:: DATA SECTION

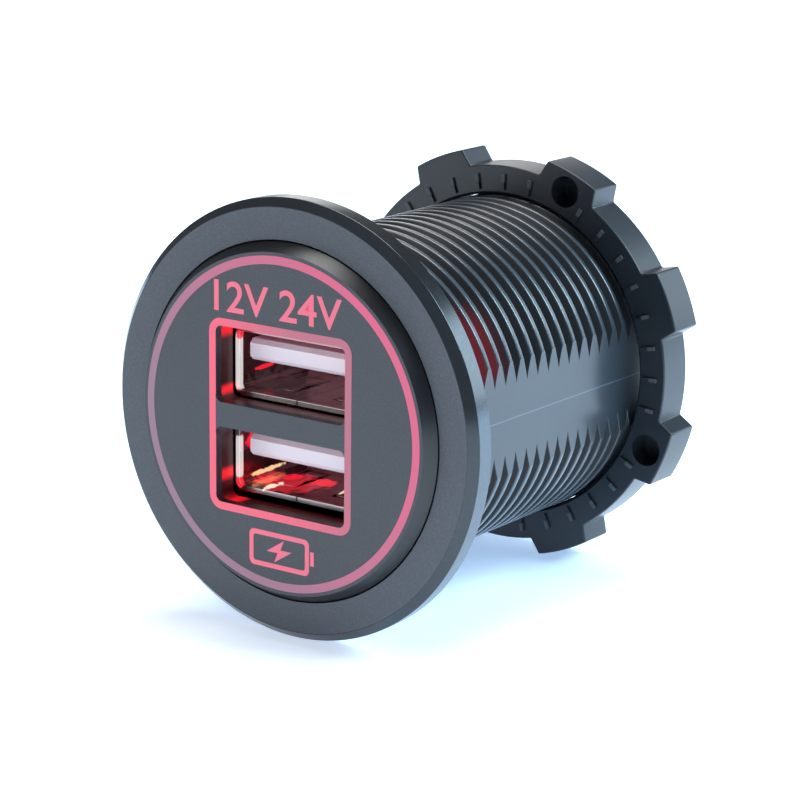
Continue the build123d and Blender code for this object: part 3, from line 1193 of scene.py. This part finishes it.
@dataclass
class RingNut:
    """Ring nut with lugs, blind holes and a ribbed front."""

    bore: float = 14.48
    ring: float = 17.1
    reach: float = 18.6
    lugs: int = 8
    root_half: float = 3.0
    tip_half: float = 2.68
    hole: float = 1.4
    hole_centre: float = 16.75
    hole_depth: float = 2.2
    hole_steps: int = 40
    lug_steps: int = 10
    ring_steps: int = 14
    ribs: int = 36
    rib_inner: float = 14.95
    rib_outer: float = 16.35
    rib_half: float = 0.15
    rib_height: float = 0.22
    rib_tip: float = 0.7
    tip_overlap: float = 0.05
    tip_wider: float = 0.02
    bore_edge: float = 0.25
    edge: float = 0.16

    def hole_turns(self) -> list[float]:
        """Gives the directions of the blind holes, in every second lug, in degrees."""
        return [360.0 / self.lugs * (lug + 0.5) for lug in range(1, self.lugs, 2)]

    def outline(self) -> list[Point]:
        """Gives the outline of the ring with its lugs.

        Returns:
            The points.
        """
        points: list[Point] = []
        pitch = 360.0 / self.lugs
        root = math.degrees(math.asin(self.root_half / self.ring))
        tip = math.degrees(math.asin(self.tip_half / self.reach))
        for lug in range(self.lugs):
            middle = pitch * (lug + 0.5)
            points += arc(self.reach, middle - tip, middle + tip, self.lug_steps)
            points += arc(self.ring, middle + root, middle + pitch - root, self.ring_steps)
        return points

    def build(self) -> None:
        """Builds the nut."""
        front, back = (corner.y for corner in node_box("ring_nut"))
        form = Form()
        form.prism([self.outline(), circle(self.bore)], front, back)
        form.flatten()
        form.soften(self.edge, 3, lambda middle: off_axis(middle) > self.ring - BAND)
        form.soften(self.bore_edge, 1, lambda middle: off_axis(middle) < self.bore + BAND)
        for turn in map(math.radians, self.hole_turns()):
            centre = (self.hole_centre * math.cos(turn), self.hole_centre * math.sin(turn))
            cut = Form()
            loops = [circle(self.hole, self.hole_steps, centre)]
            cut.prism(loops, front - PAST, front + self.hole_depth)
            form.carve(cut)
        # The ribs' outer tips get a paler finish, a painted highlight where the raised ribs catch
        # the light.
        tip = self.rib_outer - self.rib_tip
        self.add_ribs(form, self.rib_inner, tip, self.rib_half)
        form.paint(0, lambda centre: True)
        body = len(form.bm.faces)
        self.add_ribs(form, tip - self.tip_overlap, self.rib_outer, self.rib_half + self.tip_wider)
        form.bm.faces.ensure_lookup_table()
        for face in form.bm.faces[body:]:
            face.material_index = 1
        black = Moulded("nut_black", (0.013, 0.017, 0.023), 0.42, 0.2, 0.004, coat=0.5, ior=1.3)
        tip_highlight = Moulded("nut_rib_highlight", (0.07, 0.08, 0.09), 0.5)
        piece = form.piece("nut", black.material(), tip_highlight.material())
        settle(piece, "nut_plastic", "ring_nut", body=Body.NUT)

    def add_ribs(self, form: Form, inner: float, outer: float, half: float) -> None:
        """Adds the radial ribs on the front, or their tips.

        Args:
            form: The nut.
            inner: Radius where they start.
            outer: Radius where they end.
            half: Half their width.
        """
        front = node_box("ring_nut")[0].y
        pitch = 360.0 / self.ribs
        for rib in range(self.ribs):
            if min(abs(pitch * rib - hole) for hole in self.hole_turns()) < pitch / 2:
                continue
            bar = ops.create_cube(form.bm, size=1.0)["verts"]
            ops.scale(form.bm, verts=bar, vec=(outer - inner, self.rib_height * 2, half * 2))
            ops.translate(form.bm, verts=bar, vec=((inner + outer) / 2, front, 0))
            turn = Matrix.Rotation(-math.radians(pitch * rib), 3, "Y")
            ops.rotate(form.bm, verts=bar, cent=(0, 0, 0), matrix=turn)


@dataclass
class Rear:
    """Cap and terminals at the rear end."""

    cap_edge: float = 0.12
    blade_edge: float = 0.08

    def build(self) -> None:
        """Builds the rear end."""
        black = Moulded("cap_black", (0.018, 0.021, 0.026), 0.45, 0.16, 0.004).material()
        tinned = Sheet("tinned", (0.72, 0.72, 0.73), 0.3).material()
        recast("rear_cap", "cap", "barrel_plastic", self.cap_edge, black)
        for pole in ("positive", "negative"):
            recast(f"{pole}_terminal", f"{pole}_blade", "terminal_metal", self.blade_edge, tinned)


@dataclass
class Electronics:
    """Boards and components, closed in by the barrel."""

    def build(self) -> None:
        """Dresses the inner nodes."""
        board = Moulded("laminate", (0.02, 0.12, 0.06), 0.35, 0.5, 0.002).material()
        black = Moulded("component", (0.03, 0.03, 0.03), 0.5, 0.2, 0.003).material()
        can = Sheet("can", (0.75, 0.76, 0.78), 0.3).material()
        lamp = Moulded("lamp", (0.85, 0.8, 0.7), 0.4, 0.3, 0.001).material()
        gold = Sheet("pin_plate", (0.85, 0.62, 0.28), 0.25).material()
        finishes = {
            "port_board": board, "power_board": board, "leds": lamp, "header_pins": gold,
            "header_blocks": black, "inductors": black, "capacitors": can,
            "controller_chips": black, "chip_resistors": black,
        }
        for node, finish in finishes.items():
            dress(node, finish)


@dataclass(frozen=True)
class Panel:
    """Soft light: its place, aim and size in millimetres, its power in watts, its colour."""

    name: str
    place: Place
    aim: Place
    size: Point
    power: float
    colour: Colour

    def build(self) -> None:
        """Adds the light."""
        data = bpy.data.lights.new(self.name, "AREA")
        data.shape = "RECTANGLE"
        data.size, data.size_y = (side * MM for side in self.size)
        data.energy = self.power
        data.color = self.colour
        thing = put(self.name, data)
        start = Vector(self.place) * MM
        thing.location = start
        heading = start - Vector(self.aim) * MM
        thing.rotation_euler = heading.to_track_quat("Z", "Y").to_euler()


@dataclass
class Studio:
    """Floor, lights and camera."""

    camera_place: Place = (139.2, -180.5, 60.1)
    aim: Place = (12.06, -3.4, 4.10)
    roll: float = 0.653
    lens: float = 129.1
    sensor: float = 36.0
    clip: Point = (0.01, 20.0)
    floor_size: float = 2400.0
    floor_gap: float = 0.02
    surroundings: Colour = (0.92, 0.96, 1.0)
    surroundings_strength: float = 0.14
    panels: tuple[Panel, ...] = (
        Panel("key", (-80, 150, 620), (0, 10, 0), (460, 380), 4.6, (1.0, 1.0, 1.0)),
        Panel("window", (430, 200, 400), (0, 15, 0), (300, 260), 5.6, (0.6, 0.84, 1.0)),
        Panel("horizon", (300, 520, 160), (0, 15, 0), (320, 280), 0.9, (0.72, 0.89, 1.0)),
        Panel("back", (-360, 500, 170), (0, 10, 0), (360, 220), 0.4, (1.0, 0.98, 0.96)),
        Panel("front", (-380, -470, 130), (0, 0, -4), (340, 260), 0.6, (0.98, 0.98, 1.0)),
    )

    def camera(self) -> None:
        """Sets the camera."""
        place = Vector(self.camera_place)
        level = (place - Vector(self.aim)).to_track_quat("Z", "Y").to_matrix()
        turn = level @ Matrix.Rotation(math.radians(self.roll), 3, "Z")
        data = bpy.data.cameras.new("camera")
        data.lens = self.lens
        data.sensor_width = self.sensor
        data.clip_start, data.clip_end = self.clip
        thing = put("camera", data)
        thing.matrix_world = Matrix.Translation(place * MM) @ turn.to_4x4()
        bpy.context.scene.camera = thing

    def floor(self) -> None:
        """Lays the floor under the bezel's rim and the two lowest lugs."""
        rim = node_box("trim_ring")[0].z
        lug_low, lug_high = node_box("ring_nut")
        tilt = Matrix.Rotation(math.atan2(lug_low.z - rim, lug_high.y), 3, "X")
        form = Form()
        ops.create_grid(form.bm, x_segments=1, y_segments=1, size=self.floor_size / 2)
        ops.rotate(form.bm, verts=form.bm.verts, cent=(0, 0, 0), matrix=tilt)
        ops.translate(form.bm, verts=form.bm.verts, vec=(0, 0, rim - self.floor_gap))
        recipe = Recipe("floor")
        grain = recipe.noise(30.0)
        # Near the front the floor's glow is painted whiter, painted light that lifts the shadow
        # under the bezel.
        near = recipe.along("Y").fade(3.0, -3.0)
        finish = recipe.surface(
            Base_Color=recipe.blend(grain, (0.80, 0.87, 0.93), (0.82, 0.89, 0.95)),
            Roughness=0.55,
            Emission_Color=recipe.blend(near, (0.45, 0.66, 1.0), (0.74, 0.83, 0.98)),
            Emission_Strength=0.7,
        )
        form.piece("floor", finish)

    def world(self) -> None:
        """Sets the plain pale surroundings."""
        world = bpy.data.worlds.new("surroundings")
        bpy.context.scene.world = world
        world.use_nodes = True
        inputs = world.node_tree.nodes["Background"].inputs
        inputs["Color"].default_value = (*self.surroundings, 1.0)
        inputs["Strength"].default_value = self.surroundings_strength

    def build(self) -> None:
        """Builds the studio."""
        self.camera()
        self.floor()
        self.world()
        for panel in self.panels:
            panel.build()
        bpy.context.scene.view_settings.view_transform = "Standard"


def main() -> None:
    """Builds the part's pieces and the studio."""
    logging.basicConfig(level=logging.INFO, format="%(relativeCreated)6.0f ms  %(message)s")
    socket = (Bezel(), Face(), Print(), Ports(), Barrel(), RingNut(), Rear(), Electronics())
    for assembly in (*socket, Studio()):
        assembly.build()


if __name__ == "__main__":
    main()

::::

- _WHAT IS NEEDED_: Return exactly, please, the lines of the material from the first one down to and including the line where "return points" appears.

- _TASK RESPONSE_:
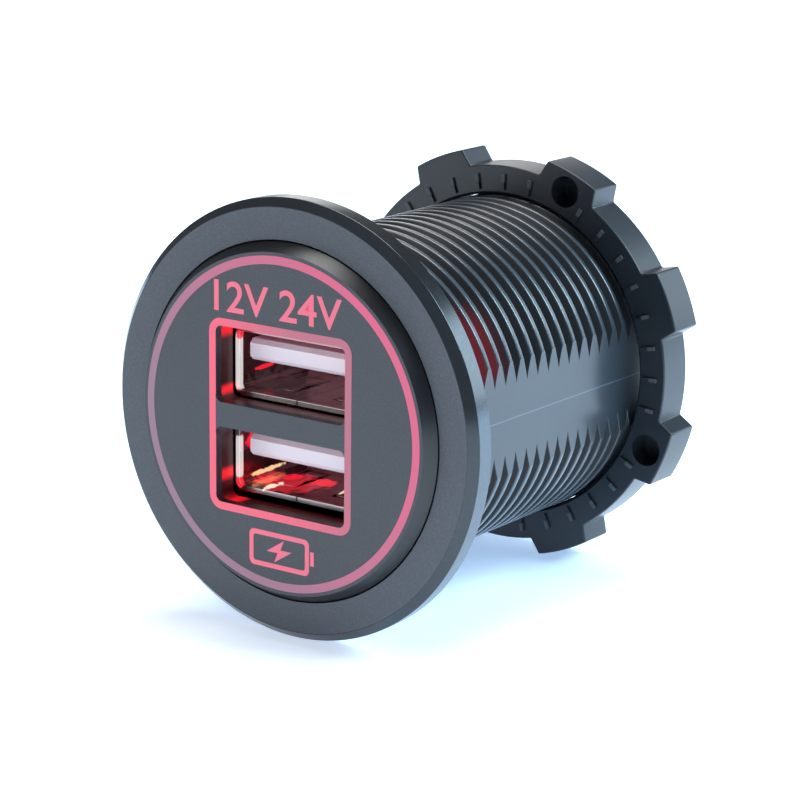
Continue the build123d and Blender code for this object: part 3, from line 1193 of scene.py. This part finishes it.
@dataclass
class RingNut:
    """Ring nut with lugs, blind holes and a ribbed front."""

    bore: float = 14.48
    ring: float = 17.1
    reach: float = 18.6
    lugs: int = 8
    root_half: float = 3.0
    tip_half: float = 2.68
    hole: float = 1.4
    hole_centre: float = 16.75
    hole_depth: float = 2.2
    hole_steps: int = 40
    lug_steps: int = 10
    ring_steps: int = 14
    ribs: int = 36
    rib_inner: float = 14.95
    rib_outer: float = 16.35
    rib_half: float = 0.15
    rib_height: float = 0.22
    rib_tip: float = 0.7
    tip_overlap: float = 0.05
    tip_wider: float = 0.02
    bore_edge: float = 0.25
    edge: float = 0.16

    def hole_turns(self) -> list[float]:
        """Gives the directions of the blind holes, in every second lug, in degrees."""
        return [360.0 / self.lugs * (lug + 0.5) for lug in range(1, self.lugs, 2)]

    def outline(self) -> list[Point]:
        """Gives the outline of the ring with its lugs.

        Returns:
            The points.
        """
        points: list[Point] = []
        pitch = 360.0 / self.lugs
        root = math.degrees(math.asin(self.root_half / self.ring))
        tip = math.degrees(math.asin(self.tip_half / self.reach))
        for lug in range(self.lugs):
            middle = pitch * (lug + 0.5)
            points += arc(self.reach, middle - tip, middle + tip, self.lug_steps)
            points += arc(self.ring, middle + root, middle + pitch - root, self.ring_steps)
        return points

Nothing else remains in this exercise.